Por S. Bobenstein
El detective entró en el bar cuando la tormenta estaba en su punto más álgido. Dejando un rastro de gotas de agua que escurrían de su gabardina, se encaminó a apoyarse de espaldas en la barra para mirar a los presentes. Los pocos parroquianos que se encontraban ahí no trataron de disimular que lo examinaban de pies a cabeza, en especial un hombre que tenía un ojo de color azul y el otro oscuro, semioculto entre las sombras de un rincón. Sólo por las expresiones de los rostros de los presentes, el detective sabía que no se encontraba entre amigos.
—¿Qué le sirvo, camarada? —preguntó el bartender con voz ligeramente rasposa e inexpresiva.
—Whisky doble, en las rocas —respondió el recién llegado, sin molestarse en voltear a ver a su interlocutor.
El sonido del vaso deslizándose sobre la barra no mereció su atención ya que el hombre del ojo azul no le quitaba la vista de encima, por el contrario, parecía que, a medida que pasaba el tiempo, su mirada se volvía más intensa. El detective no cedió un milímetro ante aquella espontánea batalla tácita. Las pistas del homicidio lo habían llevado a aquel lugar de mala muerte, cliché, sí, pero su olfato de sabueso rara vez se equivocaba en cosas como esas. El asesino estaba ahí.
Su nuevo contrincante inició un lento movimiento hacia dentro de su abrigo, sus ojos heterocrómicos un par de picas fijas sobre él, a lo que el detective realizó un movimiento similar en busca de la pistola oculta en su gabardina. La visión de un cigarrillo entre los dedos del hombre del ojo azul lo hizo relajarse, el otro pareció perder interés en él y se dedicó a fumar en silencio.
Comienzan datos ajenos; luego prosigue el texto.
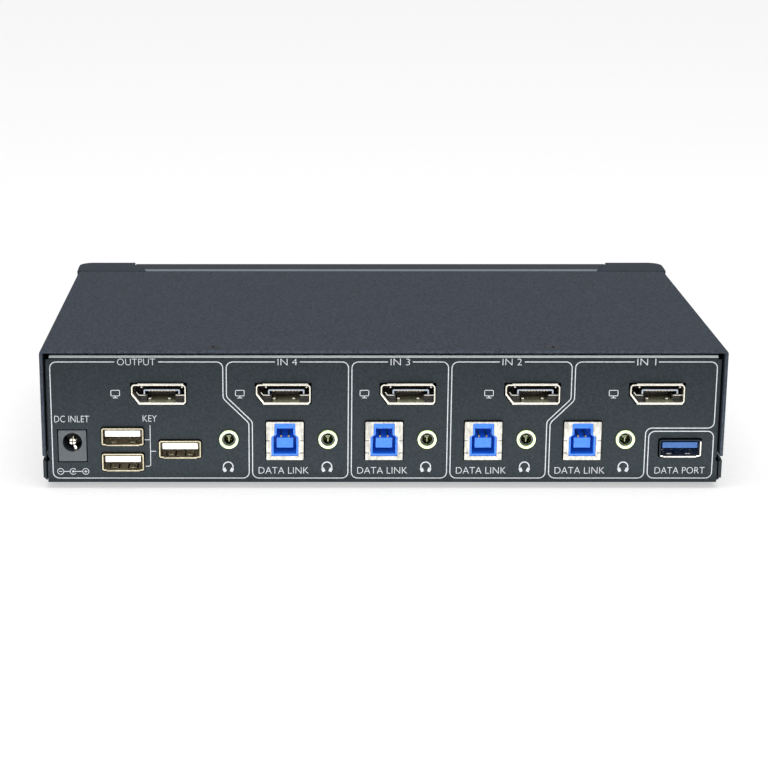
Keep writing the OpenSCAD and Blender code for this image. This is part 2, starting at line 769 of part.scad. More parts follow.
// Flat cable: straight back from the front board, then down to the main board
module ribbon_cable() {
    y0 = front_board_y + board_t + ribbon_socket_d;
    z0 = board_top + ribbon_socket_h;
    h = ribbon_t / 2;
    y1 = ribbon_drop_y;
    color(white_plastic) along_x(ribbon_x - ribbon_w / 2, ribbon_x + ribbon_w / 2)
        polygon(rounded([
            [y0, ribbon_z - h], [y1 - h, ribbon_z - h], [y1 - h, z0], [y1 + h, z0],
            [y1 + h, ribbon_z + h], [y0, ribbon_z + h]], [0, 1.5, 0, 0, 1.5 + ribbon_t, 0], 6));
}

module ribbon_sockets() {
    w = ribbon_w / 2 + 2;
    y0 = front_board_y + board_t;
    color(white_plastic) {
        block([ribbon_x - w, y0, ribbon_z - 1.6], [ribbon_x + w, y0 + ribbon_socket_d, ribbon_z + 1.6]);
        block([ribbon_x - w, ribbon_drop_y - 1.6, board_top],
              [ribbon_x + w, ribbon_drop_y + 1.6, board_top + ribbon_socket_h]);
    }
}

capacitor_places = [
    [stud_x[2], main_rear_y - 31.5], [stud_x[2] - 10, main_rear_y - 31.5],
    [stud_x[2], (stud_y[0] + stud_y[1]) / 2 + 12], [stud_x[0] + 14, stud_y[1] - 10]
];
chip_t = 1.4;
video_chip_x = [-62, -22, 30];
video_chip_y = main_rear_y - 29;
video_chip_w = 15;
sink_w = 22;
sink_d = 16;
sink_base = 2;
sink_h = 9;
sink_fins = 6;
fin_t = 1;

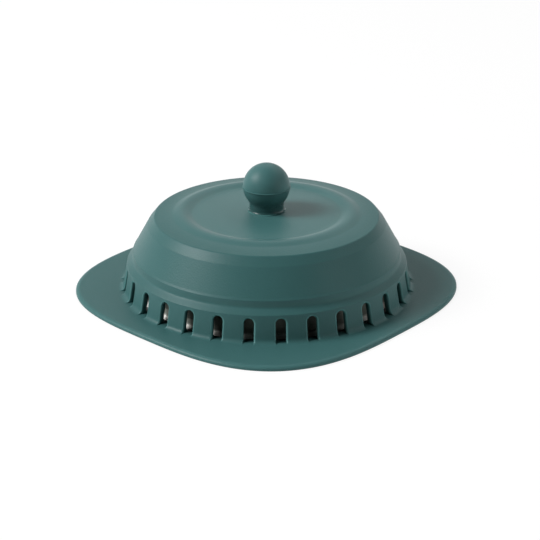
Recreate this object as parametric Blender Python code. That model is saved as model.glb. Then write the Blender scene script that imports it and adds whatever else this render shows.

Algo decepcionado, el detective se giró sobre la barra para tomar su vaso y acabar con el whisky de un solo trago. No pasó medio segundo cuando sintió que la garganta y su tracto digestivo se le derretía por un calor indescriptible, un grito se le atoró entre sus cuerdas vocales y se llevó las manos al pecho y la garganta como para tratar de sacarse la marea ácida que le carcomía las entrañas. El hombre dio con sus huesos al suelo ante la sorpresa y el horror de todos los demás, se ahogaba con sus propios fluidos y el dolor lo hacía sacudirse y convulsionar, ofreciendo un grotesco espectáculo. Lo último que vio antes de que la visión se le oscureciera por última vez en su vida fue el rostro del bartender asomado por encima de la barra, pasando de una mueca de sorpresa a una sutil sonrisa de victoria sobre aquel viejo sabueso que erró el rastro.
Lo anterior es un pequeño ejemplo de un recurso narrativo llamado en inglés «red herring (arenque rojo)», el cual consiste en utilizar algún elemento de una historia para captar la atención del lector o espectador y llevarla en una dirección engañosa que lo distraiga de sutilezas importantes, esto para lograr generar falsas conclusiones que planteen un giro de tuerca en el argumento al revelar la verdad.
El término se popularizó en 1807 por William Cobbett, quien comparó el recurso narrativo con una estrategia para hacer que los sabuesos que seguían el rastro de una liebre lo perdieran, usando el penetrante olor de la quema de un arenque (un tipo de pescado) para distraerlos.
Aunque el red herring es un recurso narrativo usado ampliamente, en especial en la ficción de misterio, también puede ser encontrado como falacia lógica al utilizar argumentos que no son incorrectos pero resultan irrelevantes para sostener una premisa o responder una pregunta. Los demagogos son infames por usar este tipo de argumentación.
Por todo lo anterior, el uso adecuado del humilde arenque rojo puede potenciar los efectos de sorpresa o emoción en una historia sin caer en el deus ex machina, abriendo así un universo de posibilidades para seguir de acuerdo al nuevo paradigma establecido cuando la verdad sale a la luz.